Es ist nicht gut, Pfosten eines archäologischen Pfostenbaumodells einzubetonieren. Irgendwann muss sich jemand damit quälen, die verrotteten Pfostenenden aus dem Beton heraus zu stemmen. Daran sollte immer beim Einbau schon gedacht werden. Und dass das "Irgendwann" nicht erst die nächste Generation von Leuten betrifft, können wir hier gut bezeugen!
Die Pfostenenden sind beim Ersteinbau damals übrigens einfach in ins Erdreich gegrabene Gruben eingesetzt worden, die dann mit Beton verfüllt wurden. So hat man das zwar auch in der Ur- und Frühgeschichte gemacht, natürlich ohne den Beton, aber heute will man von so einem Nachbau gerne etwas länger etwas haben. Denn wenn die Stirnfläche der gesägten Pfostenenden auf dem blanken Erdreich aufliegt, zieht sie wie tausende Strohhalme permanent Wasser aus dem Untergrund, wie Schnittblumen in der Vase. Eine Trennung zwischen Pfostenende und Grubengrund könnte da Besserung bringen. Aber bis wir das belegen oder widerlegen können, werden sicher von nun an viele Jahre vergehen, hoffentlich zwanzig, dreißig....
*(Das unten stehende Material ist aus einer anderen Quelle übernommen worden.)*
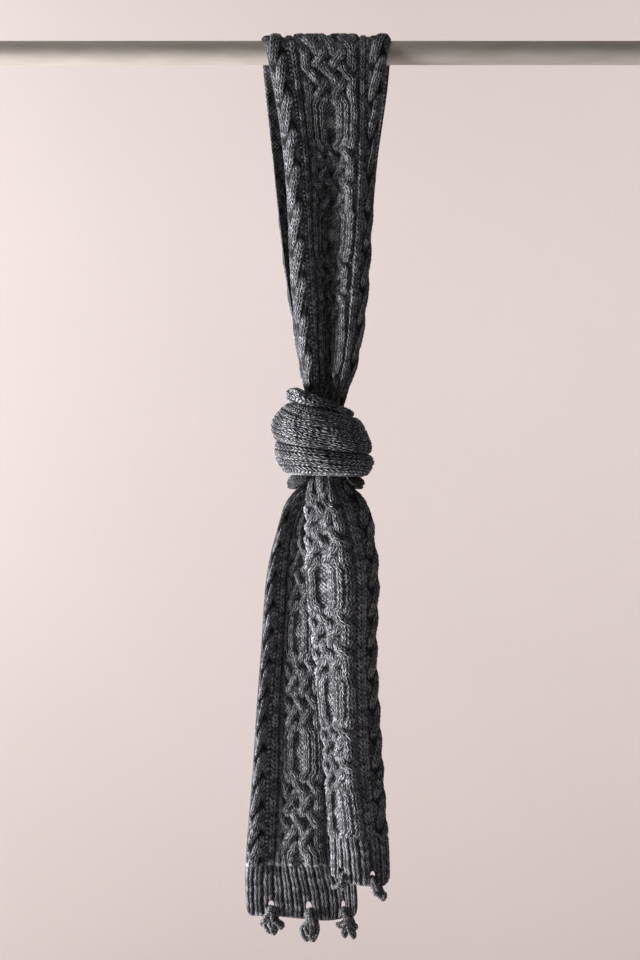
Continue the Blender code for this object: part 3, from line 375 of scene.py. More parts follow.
# Each light: place, aim, width, height, power and colour.
Lamp = namedtuple("Lamp", "name place aim width height power colour")
LAMPS = (
    Lamp("key", (-1.6, -0.2, -0.92), (0.0, 0.0, -0.5), 0.8, 0.9, 96.0, (1.0, 0.985, 0.985)),
    Lamp("floor_bounce", (-0.8, -1.3, -1.75), (0.0, 0.0, -0.3), 1.6, 1.2, 3.0, (1.0, 0.97, 0.95)),
    Lamp("ceiling_bounce", (-1.1, -0.45, 1.5), (-0.2, 0.0, -0.1), 1.4, 1.0, 15.0, (1.0, 0.96, 0.93)),
    Lamp("window_right", (1.9, -0.9, -0.4), (0.0, 0.0, -0.45), 1.0, 1.4, 4.0, (0.93, 0.96, 1.0)),
    Lamp("back_bounce", (0.5, 1.9, 0.3), (0.0, 0.0, -0.4), 1.2, 1.4, 12.0, (1.0, 0.98, 0.97)),
    Lamp("wall_left", (-3.2, 2.6, 0.6), (-1.0, 5.3, -0.4), 2.0, 2.0, 126.0, (1.0, 0.975, 0.98)),
    Lamp("wall_right", (3.0, 2.4, 0.8), (1.2, 5.3, -0.4), 2.0, 2.0, 59.0, (1.0, 0.975, 0.98)),
)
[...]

Morgen (Samstag) kommt Thoren, den ihr schon von der letzten Geschichte über den 15-Pfosten-Bau ("Bagger-Gaudi") kennt. Er wird mit einem wirklich minikleinen Minibagger den Lehm aus dem Stallteil heraus kratzen, um Platz zu machen für den echten Stampflehm.
Am Montag bauen Torben, Jürgen und ich noch die neuen Pfosten des Wohnteils ein, bringen die experimentelle Unterkonstruktion und den "Zwischenraummörtel" ein und dann machen wir uns ab Montag Nachmittag an den ersten der 24 Außenpfosten auf ähnliche Weise zu schaffen. Denn dann sind wir drinnen erstmal vorläufig fertig und die Lehmbauer (auch sie kennt ihr schon) können mit der Stampflehmtenne im Stall beginnen. Bei den Außenposten wird uns zum Nachteil, dass wir nicht stehen können, alles müssen wir gebückt, kriechend und kniend machen. Was tut man aber nicht alles um die alte Lady zu retten....
Vielen Dank für eure Geduld, bis hierher wieder alles durchgelesen zu haben!
Wenn es wieder Neues gibt, geht es auch hier weiter.. Bleibt uns gewogen!